Anthony Daum, one of the monks assigned to the weekly grocery trip, said he avoids leaving the monastery otherwise. It’s a distraction from the main goal of monastic life: to focus on God.
‘Stay in that loneliness’
Seated in a red armchair in the monastery’s reception room, Daum, the youngest monk at 29, leaned forward and launched into an explanation of souls, or “what animates the body — a spiritual substance which is sort of naturally immortal.”
He paused and crossed one Birkenstock-clad foot over the other.
“I am kind of a nerd,” he said. “I read a lot of this stuff.”
At the monastery, there is the solitude for that kind of reflection and study. It allows someone like Daum to study Greek and to take the soul seriously.
But even within the cloisters of the monastery and behind the walls of its garden, with the city outside, there is also a solitude around each of the monks.
Monks are meant to be examples of Christianity in its highest form, Daum said, with the understanding that for most people, even observant Catholics, that example isn’t attainable: “If you have a family, for example, (you can’t) just set aside five hours for liturgical prayer.”
Besides leaving families and rejecting romantic attachments, the monks are not necessarily close with one another despite the proximity in which they live and work, Ferrell said.
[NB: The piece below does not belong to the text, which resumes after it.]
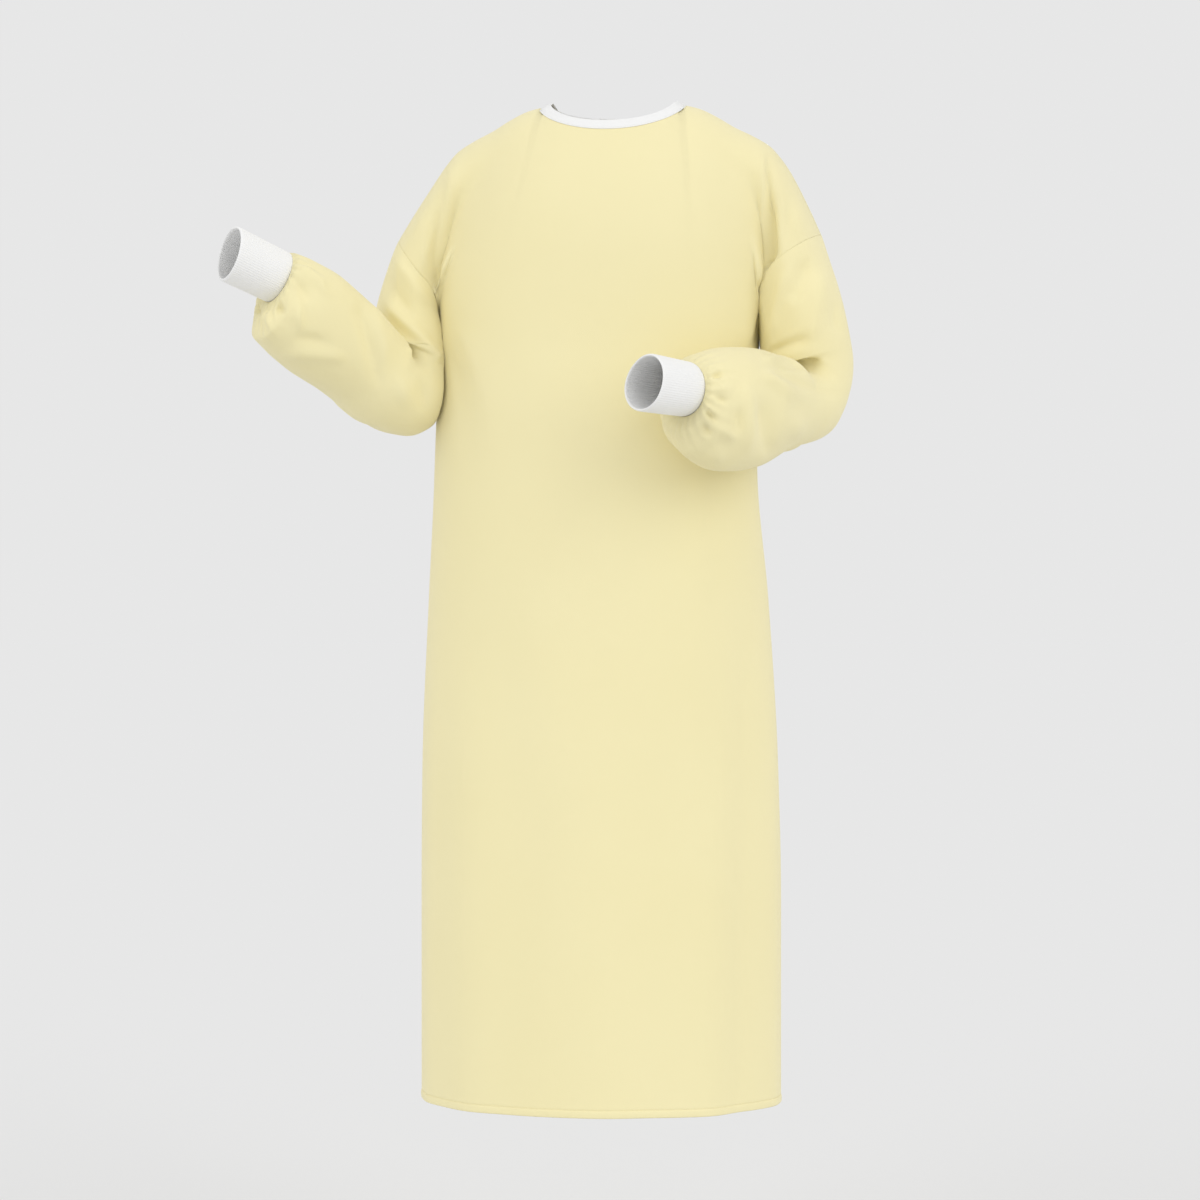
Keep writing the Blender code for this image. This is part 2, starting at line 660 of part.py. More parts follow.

“We strive to stay in that loneliness,” he said. “If you try to feed that too easily with other things, then it’ll prevent us from going to God … we would find that intimacy in him.”
Ferrell, 45, spoke on the porch of the monastery’s guesthouse and retreat building, which backs onto an extensive produce garden and tool shed. He had been pulling some weeds and inspecting a squash plant that he suspected may have stopped growing.
He’d replaced his floor-length habit with a navy blue short habit — like a smock with a hood — and black pants with black running shoes. There was not yet a decision on whether to pick the squash, he said.
Ferrell said most people who interacted with the monastery wouldn’t leave with some grand spiritual takeaway. But, he continued, he hoped the institution was a positive presence even for those who just passed by 31st and Aberdeen. He remembered that one neighbor, who lived a block or two away, only had one impression of the monastery.
“(The neighbor) said, ‘Oh, those guys, they shovel their snow,’” Ferrell said. “He noticed that, and it meant something to him.”
For those who make the monastery part of their lives — by coming to Mass or participating in a reading group or taking a retreat there — Ferrell said his hope was that the monks provided a “point of reference” for their spiritual lives.
“It helps them to see where we’re all headed,” he said.
Another monk in a short habit, black pants and black Tevas with socks brought buckets of rotten apples and other food scraps out to a compost heap before he took a ladder and a fresh bucket and began to pick apples from a tree. A plane roared southwest to Midway above Bridgeport. It was almost time for the first prayer of the afternoon.
It was at one of the afternoon prayers on a hot day in August that the church door cracked open and a man in a red shirt slid into one of the back rows.
The monks were well into their chant. The latecomer leaned forward and rested his head and his hands on the pew in front of him. He took deep breaths as the monks prayed for the recovery of the sick and peace to the dying and more peaceful times.
They finished chanting a few minutes later. A motorcycle engine roared. The monks raised their hoods and made their way back into the monastery. The man in the red shirt also left. Sunlight poured in as he walked out to the street. Then the door swung shut again and it was still.